The first workers got what they bargained for. The later hired workers, those who come at 9:00 a.m., noon, 3:00 p.m., even 5:00 p.m., did not, however, negotiate for the usual daily wage. They entered the vineyard, trusting they would be paid “whatever is right.” Whatever is right is not determined by the first workers or by a wage-based society but by the goodness of the landowner. These later hired workers received more than they earned, more than they deserved, more than they had a right to ask or hope for. That’s just what God does. “Whatever is right” isn’t about fairness but grace. 

Why settle for the usual daily wage when God wants to give you “whatever is right” for your life, your needs, your salvation? “Whatever is right” will always be more than fair, more than we could ask or imagine. Yet, we sometimes trust a wage-based life more than we trust grace. In so doing, we deny ourselves and others the life God wants to give. So how might we begin to move from a wage-based life to the vineyard of grace? 
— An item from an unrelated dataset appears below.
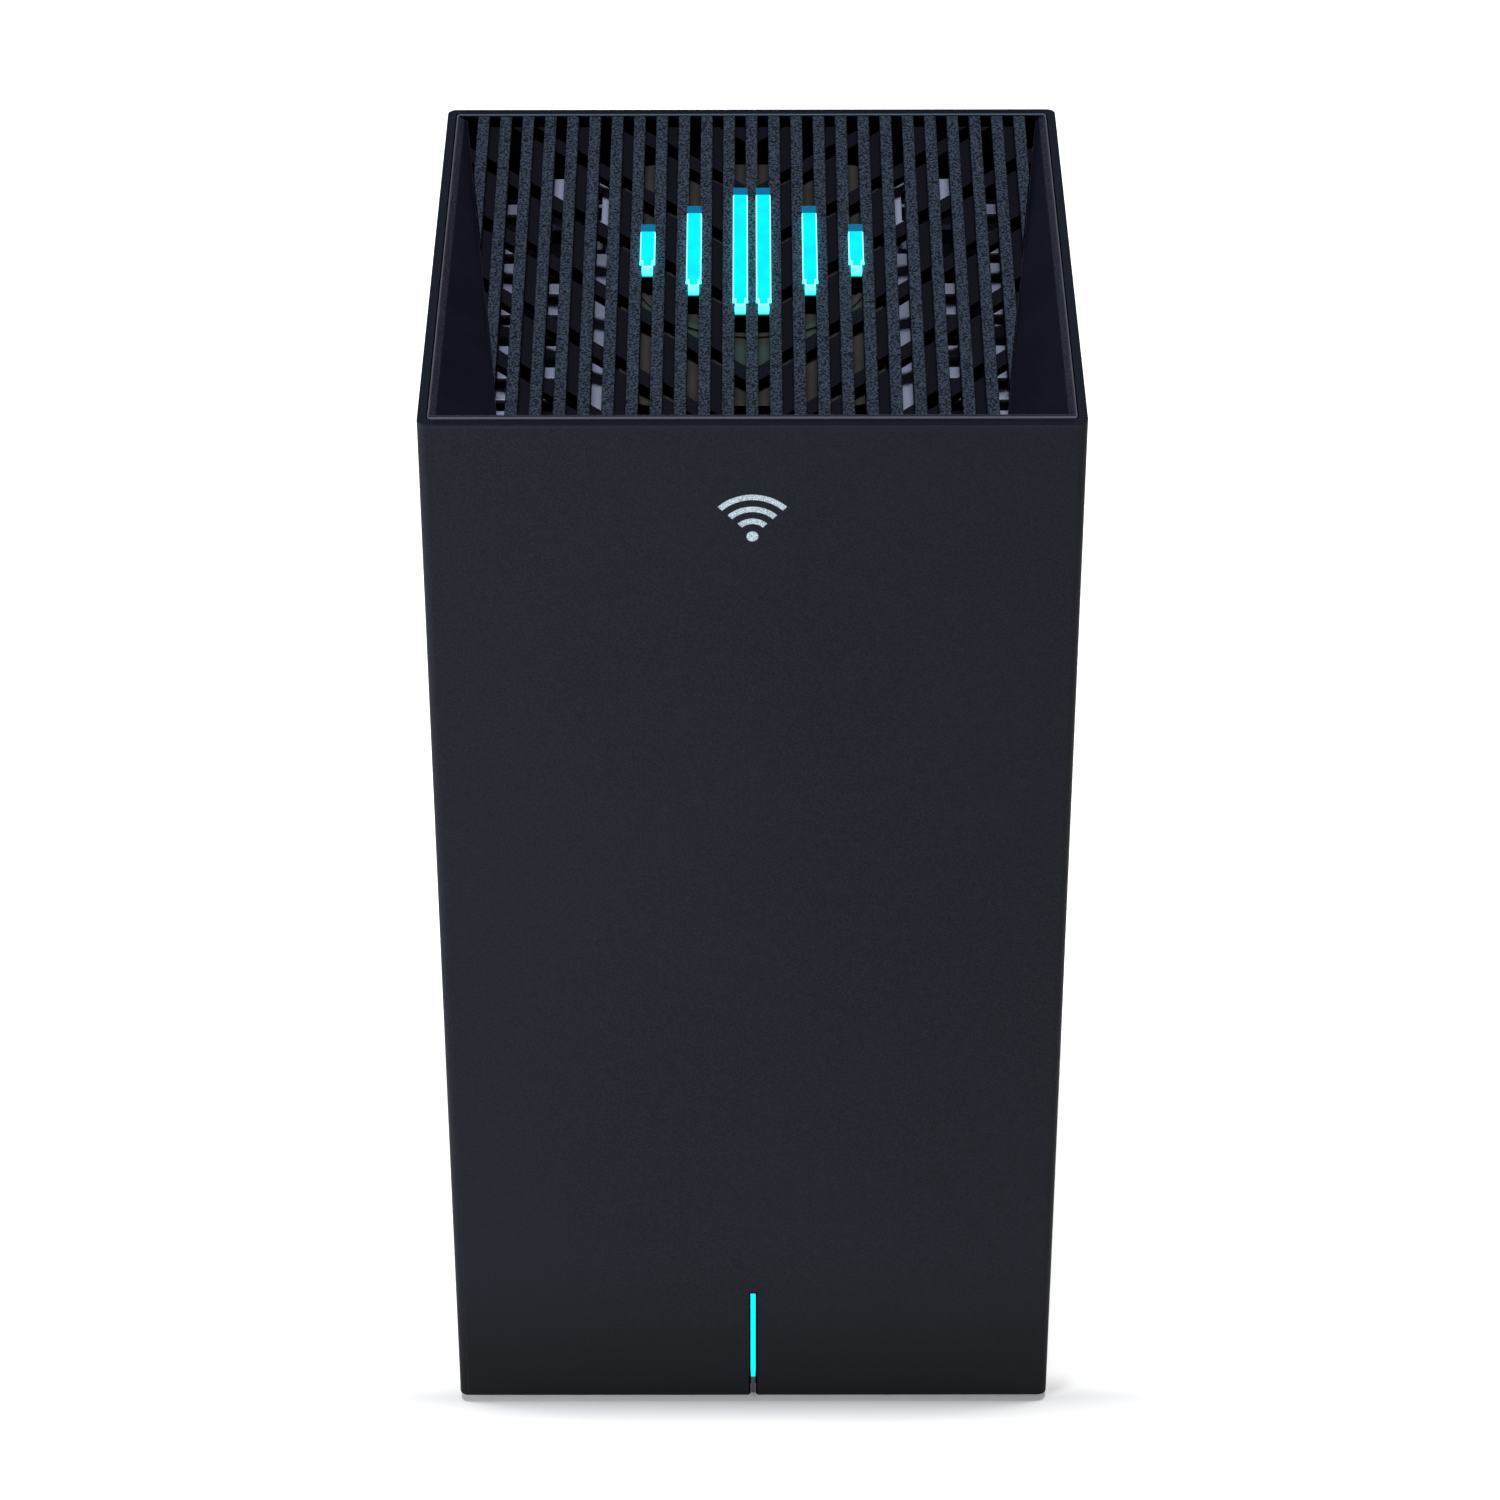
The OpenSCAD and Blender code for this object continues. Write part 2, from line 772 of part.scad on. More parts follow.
module heat_sink_right() {
    color("#c3c6cd") union() {
        sink_body(thread_r);
        box([board_x + cpu_t + pad_t, cpu_y - cpu_w / 2, cpu_z - cpu_w / 2],
            [sink_x + eps, cpu_y + cpu_w / 2, cpu_z + cpu_w / 2]);
    }
}

module heat_sink_left() {
    color("#c3c6cd") mirror([1, 0, 0]) union() {
        sink_body(screw_hole_r);
        for (z = shield_zs)
            box([board_x + shield_t + pad_t, shield_y - cpu_w / 2, z - cpu_w / 2],
                [sink_x + eps, shield_y + cpu_w / 2, z + cpu_w / 2]);
    }
}

module heat_sink_screws() {
    color("#a9abae") for (i = post_gaps, z = post_zs)
        translate([-sink_x - sink_t, fin_y(i), z]) rotate([0, 90, 0])
            screw(head_r, head_h, through_screw_end + sink_x + sink_t);
}

// Folded plate with a window, standing on the heat sink's top edge
module clamp_brackets() {
    color("#b9bcc4") both_sides() difference() {
        union() {
            box([bracket_x, bracket_front_y, bracket_top - bracket_t],
                [bracket_end_x, bracket_rear_y, bracket_top]);
            box([bracket_x, bracket_front_y, sink_top_z],
                [bracket_x + bracket_t, bracket_rear_y, bracket_top]);
        }
        box([bracket_x + bracket_rim, bracket_front_y + bracket_rim, bracket_top - bracket_t - cut],
            [bracket_end_x - 2 * bracket_rim, bracket_rear_y - 2 * bracket_rim, bracket_top + cut]);
    }
}

// Places a shape at each antenna: front pair, then rear pair
module at_antennas() {
    both_sides() translate([antenna_x, sink_front_y - peg_len, antenna_z]) children();
    both_sides() translate([antenna_x, sink_rear_y + peg_len, antenna_z]) mirror([0, 1, 0]) children();
}

module antenna_carriers() {
    color("#2a2b2e") at_antennas()
        translate([0, -carrier_t / 2, 0]) difference() {
            union() {
                cube([carrier_w, carrier_t, carrier_h], center = true);
                for (side = [-1, 1])
                    translate([0, (carrier_t + peg_len) / 2, side * peg_z])
                        cube([peg_w, peg_len, peg_h], center = true);
            }
            cube([carrier_w / 2, carrier_t + cut, antenna_h / 2], center = true);
        }
}

module antenna_boards() {
    color("#1f4a3a") at_antennas()
        translate([0, -carrier_t - antenna_t / 2, 0]) difference() {
            cube([antenna_w, antenna_t, antenna_h], center = true);
            for (slot = antenna_slots)
                translate([slot[0], 0, slot[1]])
                    cube([antenna_w / 2, antenna_t + cut, antenna_slot_h], center = true);
        }
}

// Coaxial lead: along X behind the antenna, in towards the board, then to its plug
module coax_run(y_out, y_in, z) {
    union() {
        rod_x(cable_x, antenna_x - antenna_w / 2, y_out, z, cable_r);
        translate([cable_x, y_out, z]) sphere(cable_r);
        rod_y(cable_x, min(y_out, y_in), max(y_out, y_in), z, cable_r);
        translate([cable_x, y_in, z]) sphere(cable_r);
        rod_x(board_x + plug_h, cable_x, y_in, z, cable_r);
    }
}

module antenna_cables() {
    color("#101113") both_sides() {
        coax_run(front_cable_y, -plug_y, cable_front_z);
        coax_run(rear_cable_y, plug_y, cable_rear_z);
    }
}

module coax_plugs() {
    color("#c9a44a") both_sides() {
        rod_x(board_x, board_x + plug_h, -plug_y, cable_front_z, plug_r);
        rod_x(board_x, board_x + plug_h, plug_y, cable_rear_z, plug_r);
    }
}

module io_panel() {
    color("#202228") difference() {
        box([-panel_half, panel_y - panel_t, window_z - panel_margin],
            [panel_half, panel_y, window_z + window_h + panel_margin]);
        for (z = jack_zs)
            box([board_x - port_r, panel_y - panel_t - cut, z - jack_w / 2 - port_r],
                [board_x + jack_h + port_r, panel_y + cut, z + jack_w / 2 + port_r]);
        box([-board_x - usb_h - port_r, panel_y - panel_t - cut, usb_z - usb_w / 2 - port_r],
            [-board_x + port_r, panel_y + cut, usb_z + usb_w / 2 + port_r]);
        box([-board_x - dc_h - port_r, panel_y - panel_t - cut, dc_z - dc_w / 2 - port_r],
            [-board_x + port_r, panel_y + cut, dc_z + dc_w / 2 + port_r]);
        rod_y(button_x, panel_y - panel_t - cut, panel_y + cut, power_z, power_r + slide_gap);
        rod_y(button_x, panel_y - panel_t - cut, panel_y + cut, pairing_z, pairing_r + slide_gap);
        rod_y(button_x, panel_y - panel_t - cut, panel_y + cut, reset_z, reset_hole_r);
    }
}

// Network socket with its latch notch, its mouth facing the rear
module network_jack(z) {
    mouth_x = board_x + jack_floor;
    color("#1b1c1f") difference() {
        box([board_x, panel_y - jack_d, z - jack_w / 2], [board_x + jack_h, panel_y, z + jack_w / 2]);
        box([mouth_x, panel_y - jack_mouth_d, z - jack_mouth_w / 2],
            [mouth_x + jack_mouth_h, panel_y + cut, z + jack_mouth_w / 2]);
        box([mouth_x, panel_y - jack_mouth_d, z - jack_latch_w / 2],
            [mouth_x + jack_mouth_h + jack_latch_h, panel_y + cut, z + jack_latch_w / 2]);
    }
}

module wan_jack() { network_jack(jack_zs[0]); }
module lan_jack_1() { network_jack(jack_zs[1]); }
module lan_jack_2() { network_jack(jack_zs[2]); }

module jack_contacts() {
    contact_x = board_x + jack_floor;
    color("#d6ad4d") for (z = jack_zs, c = [0 : contact_count - 1])
        translate([contact_x, panel_y - jack_mouth_d, z + (c - (contact_count - 1) / 2) * contact_pitch])
            box([0, 0, -contact_t / 2], [contact_rise, contact_len, contact_t / 2]);
}

module usb_shell() {
    color("#b7babd") difference() {
        box([-board_x - usb_h, panel_y - usb_d, usb_z - usb_w / 2], [-board_x, panel_y, usb_z + usb_w / 2]);
        box([-board_x - usb_h / 2 - usb_mouth_h / 2, panel_y - usb_d + usb_back, usb_z - usb_w / 2 + usb_t],
            [-board_x - usb_h / 2 + usb_mouth_h / 2, panel_y + cut, usb_z + usb_w / 2 - usb_t]);
    }
}

module usb_tongue() {
    tongue_x = -board_x - usb_h / 2 + usb_mouth_h / 2 - usb_tongue_x;
    color("#2b6fb5")
        box([tongue_x - usb_tongue_t, panel_y - usb_d + usb_back, usb_z - usb_tongue_w / 2],
            [tongue_x, panel_y - usb_tongue_y, usb_z + usb_tongue_w / 2]);
}

module dc_jack() {
    color("#141517") difference() {
        box([-board_x - dc_h, panel_y - dc_d, dc_z - dc_w / 2], [-board_x, panel_y, dc_z + dc_w / 2]);
        rod_y(-board_x - dc_h / 2, panel_y - dc_bore_d, panel_y + cut, dc_z, dc_bore_r);
    }
}

module dc_pin() {
    color("#c8cacc") union() {
        rod_y(-board_x - dc_h / 2, panel_y - dc_bore_d, panel_y - dc_pin_y, dc_z, dc_pin_r);
        translate([-board_x - dc_h / 2, panel_y - dc_pin_y, dc_z]) sphere(dc_pin_r);
    }
}

// Cap with a collar behind the panel and a stem that runs into its switch
module button(z, r, travel) {
    back_y = panel_y - panel_t - flange_space;
    stem_end_y = back_y - button_flange - 1.5 * travel - stem_grip;
    color("#33363f") union() {
        rod_y(button_x, back_y, panel_y + button_face, z, r);
        rod_y(button_x, back_y - button_flange, back_y, z, r + collar_w);
        rod_y(button_x, stem_end_y, back_y, z, stem_r);
    }
}

// Switch with a bore that takes the stem's whole travel
module button_switch(z, travel) {
    back_y = panel_y - panel_t - flange_space;
    front_y = back_y - button_flange - travel - collar_space;
    color("#1a1b1d") difference() {
        box([button_x - switch_w / 2, front_y - switch_d, z - switch_w / 2],
            [-board_x, front_y, z + switch_w / 2]);
        rod_y(button_x, front_y - 2 * travel - bore_spare, front_y + cut, z, stem_r + slide_gap);
    }
}

module power_button() { button(power_z, power_r, power_travel); }
module power_switch() { button_switch(power_z, power_travel); }
module pairing_button() { button(pairing_z, pairing_r, pairing_travel); }
module pairing_switch() { button_switch(pairing_z, pairing_travel); }

// Plunger that a pin reaches through the small hole in the panel
module reset_button() {
    color("#c9302c")
        rod_y(button_x, reset_front_y - reset_grip, reset_front_y + reset_rise, reset_z, reset_r);
}

module reset_switch() {
    color("#1a1b1d") difference() {
        box([button_x - reset_w / 2, reset_front_y - reset_d, reset_z - reset_w / 2],
            [-board_x, reset_front_y, reset_z + reset_w / 2]);
        rod_y(button_x, reset_front_y - reset_grip - 2 * reset_travel, reset_front_y + cut,
            reset_z, reset_r + plunger_gap);
    }
}

// Counterbored hole through the base, drawn from its lower face
module screw_hole() {
    translate([0, 0, -cut]) cylinder(r = screw_hole_r, h = base_t + 2 * cut);
    translate([0, 0, -cut]) cylinder(r = head_r + gap, h = cut + head_seat);
}

module base_plate() {
    color("#1d1e22") difference() {
        translate([0, 0, sleeve_z]) linear_extrude(base_t) difference() {
            rounded_square(2 * base_half, 2 * base_half, inner_r);
            for (i = [0 : vent_count - 1])
                translate([(i - (vent_count - 1) / 2) * vent_pitch, 0])
                    square([vent_w, vent_len], center = true);
            translate([0, -inner_half + guide_flange_t / 2])
                square([status_w + 2 * gap, guide_flange_t + 2 * gap], center = true);
        }
        for (sx = [-1, 1], sy = [-1, 1]) {
            translate([sx * foot_at, sy * foot_at, sleeve_z - cut])
                cylinder(r = foot_r + gap, h = cut + foot_seat);
            translate([sx * boss_at, sy * boss_at, sleeve_z]) screw_hole();
            translate([sx * chassis_screw_x, sy * chassis_screw_y, sleeve_z]) screw_hole();
        }
        translate([0, label_y, sleeve_z])
            cube([label_w + 2 * gap, label_d + 2 * gap, 2 * label_t], center = true);
    }
}

module rubber_feet() {
    color("#111214") for (sx = [-1, 1], sy = [-1, 1])
        translate([sx * foot_at, sy * foot_at, 0]) union() {
            cylinder(r1 = foot_r - foot_edge, r2 = foot_r, h = foot_edge);
            translate([0, 0, foot_edge]) cylinder(r = foot_r, h = foot_show + foot_seat - foot_edge);
        }
}

module blank_label() {
    color("#c9ccd0") translate([0, label_y, sleeve_z + label_t / 2])
        cube([label_w, label_d, label_t], center = true);
}

module base_screws() {
    color("#8f9194") for (sx = [-1, 1], sy = [-1, 1])
        translate([sx * boss_at, sy * boss_at, sleeve_z + head_seat])
            screw(head_r, head_seat, base_screw_len);
}

module chassis_screws() {
    color("#8f9194") for (sx = [-1, 1], sy = [-1, 1])
        translate([sx * chassis_screw_x, sy * chassis_screw_y, sleeve_z + head_seat])
            screw(head_r, head_seat, chassis_screw_len);
}

module board_screws() {
    color("#a9abae") for (z = tab_zs)
        translate([-board_x, board_screw_y, z]) rotate([0, 90, 0]) screw(head_r, head_seat, board_screw_len);
}

outer_sleeve();
top_bezel();
top_grille();
light_bars();
light_box();
light_diffuser();
led_board();
bar_leds();
led_ribbon();
ribbon_sockets();
front_emblem();
status_light_guide();
status_led_board();
status_led();
inner_chassis();
main_board();
processor();
memory_chips();
radio_shields();
power_inductors();
capacitors();
thermal_pads();
heat_sink_left();
heat_sink_right();
heat_sink_screws();
clamp_brackets();
antenna_boards();
antenna_carriers();
antenna_cables();
coax_plugs();
io_panel();
wan_jack();
lan_jack_1();
lan_jack_2();
jack_contacts();
usb_shell();
usb_tongue();
dc_jack();
dc_pin();
power_button();
power_switch();
pairing_button();
pairing_switch();
reset_button();
reset_switch();
base_plate();
rubber_feet();
blank_label();
base_screws();
board_screws();
chassis_screws();
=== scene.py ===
"""Looks of the mesh wifi node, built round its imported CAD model. Units are metres, in the CAD frame."""

import json
import math
import random

import bmesh
import bpy
from mathutils import Matrix, Vector

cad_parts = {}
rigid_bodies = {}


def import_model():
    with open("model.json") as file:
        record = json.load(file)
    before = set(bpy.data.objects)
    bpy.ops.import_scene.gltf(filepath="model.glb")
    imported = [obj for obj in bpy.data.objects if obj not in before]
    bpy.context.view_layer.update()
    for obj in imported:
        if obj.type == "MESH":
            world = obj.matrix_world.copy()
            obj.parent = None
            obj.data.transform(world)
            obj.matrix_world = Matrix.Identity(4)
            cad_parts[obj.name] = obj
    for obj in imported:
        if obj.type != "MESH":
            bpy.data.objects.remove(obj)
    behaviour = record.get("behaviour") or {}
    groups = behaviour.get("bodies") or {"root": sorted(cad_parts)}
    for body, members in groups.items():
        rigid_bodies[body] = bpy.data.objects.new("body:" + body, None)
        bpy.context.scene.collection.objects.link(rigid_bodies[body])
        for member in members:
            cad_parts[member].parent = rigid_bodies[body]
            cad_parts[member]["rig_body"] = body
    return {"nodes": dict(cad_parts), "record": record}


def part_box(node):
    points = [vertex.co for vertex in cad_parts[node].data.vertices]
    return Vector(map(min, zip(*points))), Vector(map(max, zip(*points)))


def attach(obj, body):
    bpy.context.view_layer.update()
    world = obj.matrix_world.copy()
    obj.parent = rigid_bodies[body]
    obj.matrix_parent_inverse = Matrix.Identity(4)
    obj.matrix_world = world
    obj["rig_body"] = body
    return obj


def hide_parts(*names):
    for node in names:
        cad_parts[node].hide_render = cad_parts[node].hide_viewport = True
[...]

We have to stop comparing ourselves and our lives to others, creating room for grace to emerge. Refuse to compete in such a way that someone must lose for us to win. Trust that in God’s world, there is enough for everyone. Let go of expectations based on what you think you or others deserve. Give God the freedom to pay whatever is right, knowing that God’s ways are not your ways. Make no judgments of yourself or others. That is the way of grace, the way of God. 

So our beloved Church wants us to Imagine if we all let go of those four things; comparison, competition, expectation, and judgment. Our life would be God-filled, we would make space for the life of another to be God-filled, and the world would, the parable tells us, look a lot like the kingdom of heaven.